Communicating The Decision
- Hawk-Eye generates a Virtual Reality (VR) video replay of the shot
- The replay is shown on the Big Screen
- The replay is also shown on TV
What happens if Umpire does not make a decision?
- If the ball has gone between the posts and over the bar, but the umpire does not make a signal, a ‘Review Official’ uses a radio to tell the referee that a Hawk-Eye review is necessary.
- The referee stops play and makes a ‘box’ signal with his hands to seek a Hawk-Eye review.
- The Hawk-Eye replay is shown on the Big Screen
- The referee will confirm the Hawk-Eye decision and awards a ‘point’, which is then signalled by the umpire.
What happens if Referee seeks Hawk-Eye review of an Umpire decision?
- If an umpire has made the wrong decision regarding a ‘point’ or ‘wide’, the Review Official communicates to the referee that Hawk-Eye should be used.
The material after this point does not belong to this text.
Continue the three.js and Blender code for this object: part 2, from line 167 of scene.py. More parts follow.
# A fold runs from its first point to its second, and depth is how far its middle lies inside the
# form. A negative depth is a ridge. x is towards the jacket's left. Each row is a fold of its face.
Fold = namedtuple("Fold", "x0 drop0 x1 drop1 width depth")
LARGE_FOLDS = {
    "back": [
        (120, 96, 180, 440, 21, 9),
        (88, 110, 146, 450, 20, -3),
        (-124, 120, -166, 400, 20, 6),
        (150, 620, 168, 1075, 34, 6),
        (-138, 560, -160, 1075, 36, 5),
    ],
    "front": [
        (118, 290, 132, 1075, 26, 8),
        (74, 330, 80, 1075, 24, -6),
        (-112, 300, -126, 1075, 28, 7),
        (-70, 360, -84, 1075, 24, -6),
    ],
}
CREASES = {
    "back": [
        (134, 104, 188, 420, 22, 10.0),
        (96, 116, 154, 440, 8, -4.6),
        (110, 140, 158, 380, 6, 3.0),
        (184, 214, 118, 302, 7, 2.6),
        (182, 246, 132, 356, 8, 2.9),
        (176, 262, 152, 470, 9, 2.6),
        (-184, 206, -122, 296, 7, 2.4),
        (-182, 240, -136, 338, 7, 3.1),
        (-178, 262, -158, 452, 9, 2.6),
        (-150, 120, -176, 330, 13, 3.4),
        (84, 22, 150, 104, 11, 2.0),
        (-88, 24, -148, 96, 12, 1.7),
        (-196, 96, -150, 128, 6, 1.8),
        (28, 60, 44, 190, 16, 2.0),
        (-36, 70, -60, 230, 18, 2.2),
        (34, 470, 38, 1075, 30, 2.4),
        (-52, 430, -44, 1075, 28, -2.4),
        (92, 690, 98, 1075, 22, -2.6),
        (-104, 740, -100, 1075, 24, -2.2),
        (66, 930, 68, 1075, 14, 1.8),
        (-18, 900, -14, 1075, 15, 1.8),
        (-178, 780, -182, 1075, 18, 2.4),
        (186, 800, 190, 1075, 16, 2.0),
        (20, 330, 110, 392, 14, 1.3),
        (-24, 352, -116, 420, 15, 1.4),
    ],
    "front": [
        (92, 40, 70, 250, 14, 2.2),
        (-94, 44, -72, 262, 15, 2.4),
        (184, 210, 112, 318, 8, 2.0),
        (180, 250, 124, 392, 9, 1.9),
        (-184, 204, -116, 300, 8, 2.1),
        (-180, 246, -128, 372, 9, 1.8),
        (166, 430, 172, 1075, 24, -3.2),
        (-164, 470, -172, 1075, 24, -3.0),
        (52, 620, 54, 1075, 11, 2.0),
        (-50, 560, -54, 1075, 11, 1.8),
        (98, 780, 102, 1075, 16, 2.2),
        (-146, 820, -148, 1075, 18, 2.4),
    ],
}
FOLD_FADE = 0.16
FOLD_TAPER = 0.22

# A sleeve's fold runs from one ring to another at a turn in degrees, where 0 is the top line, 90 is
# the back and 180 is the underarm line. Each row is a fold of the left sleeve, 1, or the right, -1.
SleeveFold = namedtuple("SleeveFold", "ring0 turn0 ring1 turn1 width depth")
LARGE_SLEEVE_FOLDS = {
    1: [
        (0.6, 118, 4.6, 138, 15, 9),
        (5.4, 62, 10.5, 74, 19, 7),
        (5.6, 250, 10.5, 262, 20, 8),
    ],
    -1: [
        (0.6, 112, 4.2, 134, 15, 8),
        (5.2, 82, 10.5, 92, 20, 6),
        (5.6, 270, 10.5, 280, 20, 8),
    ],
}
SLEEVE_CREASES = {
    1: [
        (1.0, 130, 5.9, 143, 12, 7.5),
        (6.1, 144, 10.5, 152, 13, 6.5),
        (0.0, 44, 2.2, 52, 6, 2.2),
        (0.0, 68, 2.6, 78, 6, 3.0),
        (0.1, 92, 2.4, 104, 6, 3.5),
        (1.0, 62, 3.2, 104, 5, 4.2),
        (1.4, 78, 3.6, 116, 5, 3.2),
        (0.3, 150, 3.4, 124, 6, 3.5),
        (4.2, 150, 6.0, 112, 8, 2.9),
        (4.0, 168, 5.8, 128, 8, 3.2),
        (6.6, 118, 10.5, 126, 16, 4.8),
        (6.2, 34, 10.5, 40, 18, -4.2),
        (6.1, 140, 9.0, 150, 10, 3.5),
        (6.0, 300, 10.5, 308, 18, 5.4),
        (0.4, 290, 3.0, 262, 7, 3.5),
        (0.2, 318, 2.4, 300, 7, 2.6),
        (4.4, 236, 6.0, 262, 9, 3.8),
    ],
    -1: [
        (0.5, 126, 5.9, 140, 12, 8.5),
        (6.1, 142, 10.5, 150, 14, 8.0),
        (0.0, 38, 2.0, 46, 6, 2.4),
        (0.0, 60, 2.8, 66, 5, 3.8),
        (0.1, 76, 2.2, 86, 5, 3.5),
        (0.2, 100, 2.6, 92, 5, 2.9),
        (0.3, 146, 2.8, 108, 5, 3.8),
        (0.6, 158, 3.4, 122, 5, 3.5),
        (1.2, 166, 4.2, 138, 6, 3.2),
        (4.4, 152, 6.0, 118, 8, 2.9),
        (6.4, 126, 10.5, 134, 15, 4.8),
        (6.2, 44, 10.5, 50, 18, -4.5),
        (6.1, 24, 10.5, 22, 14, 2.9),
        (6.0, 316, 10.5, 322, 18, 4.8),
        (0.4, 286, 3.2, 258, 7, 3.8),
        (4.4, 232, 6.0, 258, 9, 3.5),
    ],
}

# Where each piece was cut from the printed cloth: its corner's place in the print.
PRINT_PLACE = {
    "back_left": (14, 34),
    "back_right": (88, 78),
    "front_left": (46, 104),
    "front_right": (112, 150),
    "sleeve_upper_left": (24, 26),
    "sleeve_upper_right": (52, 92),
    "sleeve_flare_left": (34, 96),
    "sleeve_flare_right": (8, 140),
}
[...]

- The referee makes a ‘box’ signal with his hands to seek a Hawk-Eye review.
- The Hawk-Eye replay is shown on the Big Screen
- Referee confirms the Hawk-Eye decision and makes the appropriate decision.
- The Umpire signals that decision.
What happens if the system breaks down?
- If the big screen is not working, all decisions are announced to the crowd through the PA system.
- If the game is being shown on TV, the Hawk-Eye replay will be shown to TV viewers.
- If for any reason the Hawk-Eye system cannot make a decision about a point or wide, the final decision is made by the referee and his officials.
- A graphic confirming the referee’s decision is shown on the Big Screen.